How to use UTF-8 in C code

c++utf-8

My setup: gcc-4.9.2, UTF-8 environment.

The following C-program works in ASCII, but does not in UTF-8.

Create input file:

echo -n 'привет мир' > /tmp/вход

This is test.c:

#include <stdio.h>
#include <stdlib.h>
#include <string.h>

#define SIZE 10

int main(void)
{
  char buf[SIZE+1];
  char *pat = "привет мир";
  char str[SIZE+2];

  FILE *f1;
  FILE *f2;

  f1 = fopen("/tmp/вход","r");
  f2 = fopen("/tmp/выход","w");

  if (fread(buf, 1, SIZE, f1) > 0) {
    buf[SIZE] = 0;

    if (strncmp(buf, pat, SIZE) == 0) {
      sprintf(str, "% 11s\n", buf);
      fwrite(str, 1, SIZE+2, f2);
    }
  }

  fclose(f1);
  fclose(f2);

  exit(0);
}

Check the result:

./test; grep -q ' привет мир' /tmp/выход && echo OK

What should be done to make UTF-8 code work as if it was ASCII code – not to bother how many bytes a symbol takes, etc. In other words: what to change in the example to treat any UTF-8 symbol as a single unit (that includes argv, STDIN, STDOUT, STDERR, file input, output and the program code)?

Best Solution

#define SIZE 10

The buffer size of 10 is insufficient to store the UTF-8 string привет мир.
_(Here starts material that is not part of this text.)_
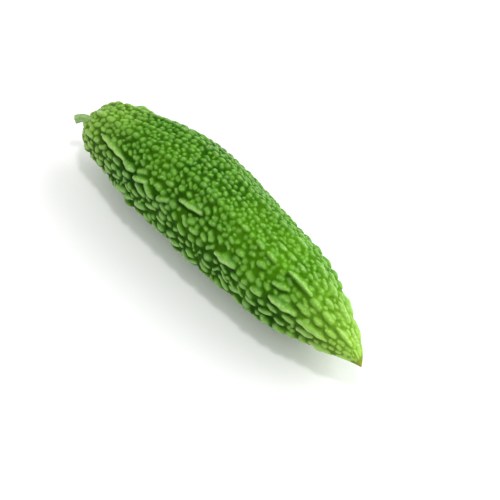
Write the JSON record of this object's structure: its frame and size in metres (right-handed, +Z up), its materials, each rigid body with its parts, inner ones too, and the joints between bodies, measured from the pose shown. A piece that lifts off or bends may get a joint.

Try changing it to a larger value. On my system (Ubuntu 12.04, gcc 4.8.1), changing it to 20, worked perfectly.

UTF-8 is a multibyte encoding which uses between 1 and 4 bytes per character. So, it is safer to use 40 as the buffer size above. There is a big discussion at How many bytes does one Unicode character take? which might be interesting.